M. Lépine a déclaré que les Premières nations souhaitaient envisager d'autres solutions. Après des décennies de gestion des résidus laissée aux entreprises et à l'ARE, elles souhaitent que le gouvernement fédéral adopte une vision plus large de la manière dont les bassins de résidus seront remis en état et de la question de savoir qui en assumera le coût.

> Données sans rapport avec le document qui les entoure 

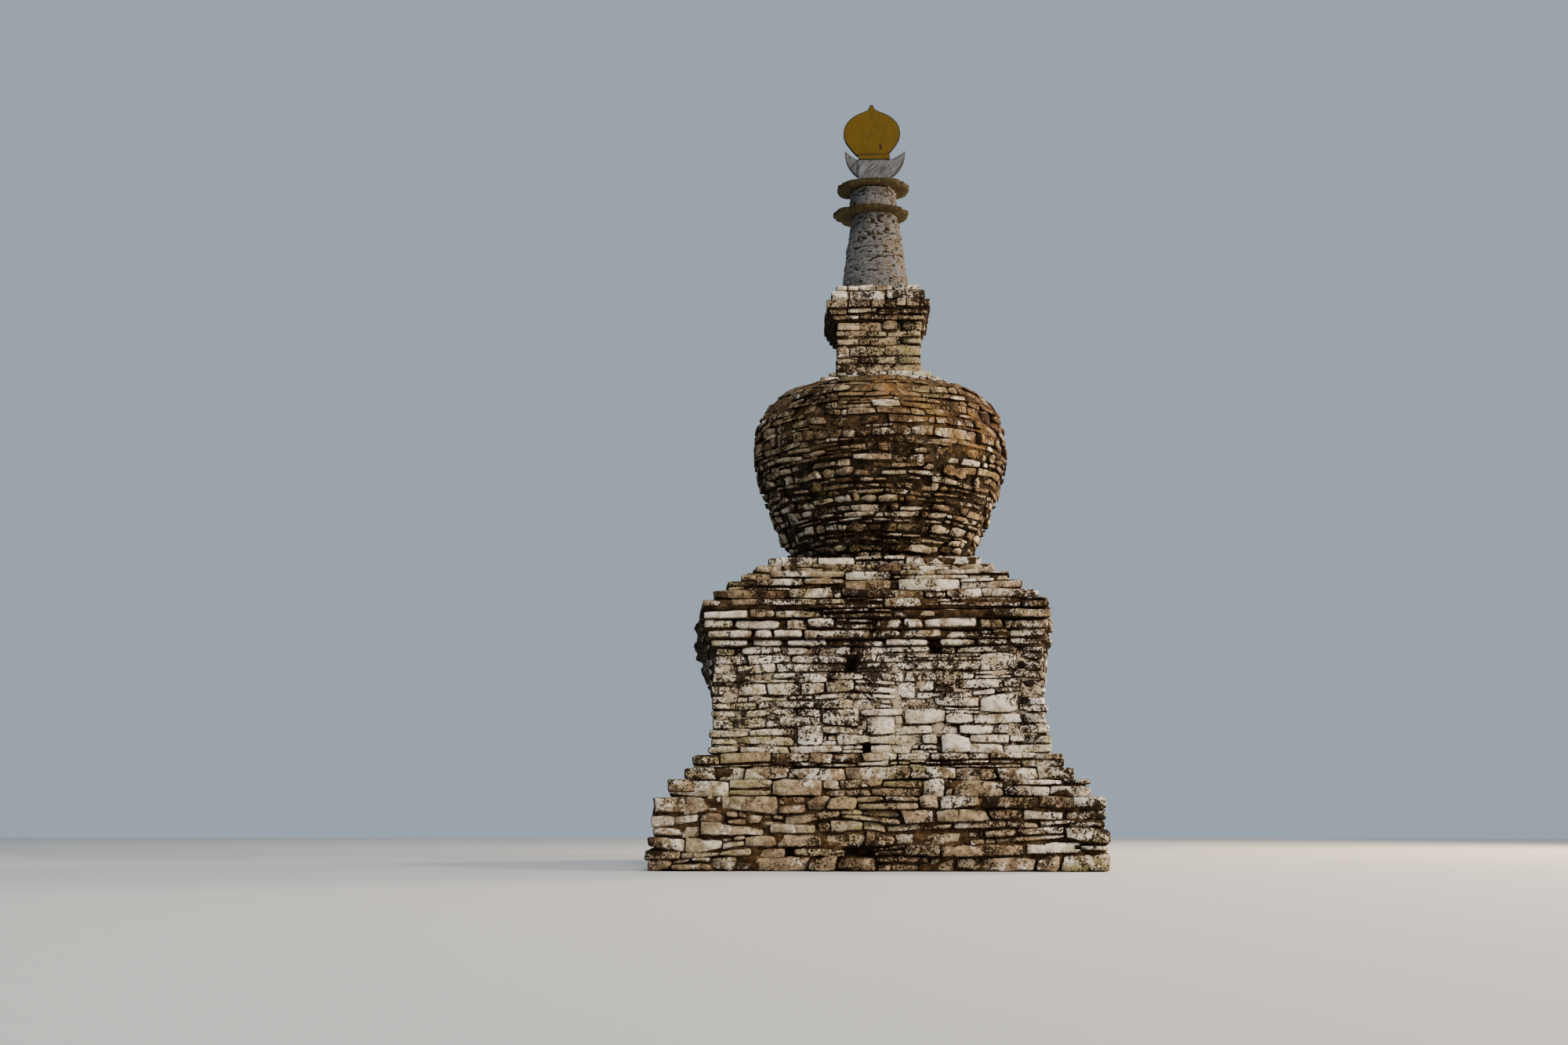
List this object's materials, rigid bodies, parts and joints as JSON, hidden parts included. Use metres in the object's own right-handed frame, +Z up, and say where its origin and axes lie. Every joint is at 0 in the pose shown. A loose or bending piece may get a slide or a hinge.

L'assainissement des mines de sables bitumineux pourrait coûter 130 milliards de dollars canadiens (95 milliards de dollars), selon une note interne de l'ARE datant de 2018, bien que dans une estimation officielle, l'autorité de régulation estime le coût à environ 34 milliards de dollars canadiens. Un fonds de nettoyage des mines de sables bitumineux, auquel les entreprises cotisent pour couvrir les obligations de fin de vie, ne contenait que 913 millions de dollars en 2022.

Le ministère fédéral de l'Environnement a déclaré être conscient que les Premières nations ne font pas confiance au système en place.

"La conversation se poursuivra au sein de notre groupe de travail Couronne-Indigènes sur la gestion à long terme de ces responsabilités environnementales que sont les bassins de décantation", a déclaré la porte-parole Kaitlin Power.

Une source du gouvernement fédéral au fait de la situation, qui n'est pas autorisée à parler aux médias, a déclaré qu'Environnement Canada est très désireux de soutenir les appels des communautés à prendre du recul dans l'élaboration des règlements, mais que le temps est compté car les bassins de décantation sont sur le point d'atteindre leur capacité.

Le règlement sur les effluents pourrait être l'occasion pour Ottawa d'introduire des règles plus strictes sur la manière dont les entreprises traitent les résidus avant que l'eau ne soit rejetée, a ajouté la source.

"Il est urgent d'agir, mais nous n'allons pas nous contenter d'imposer des réglementations gouvernementales", a déclaré la source. "La confiance faisait défaut de toute façon, cela allait toujours être un défi et (Kearl) le rend encore plus difficile.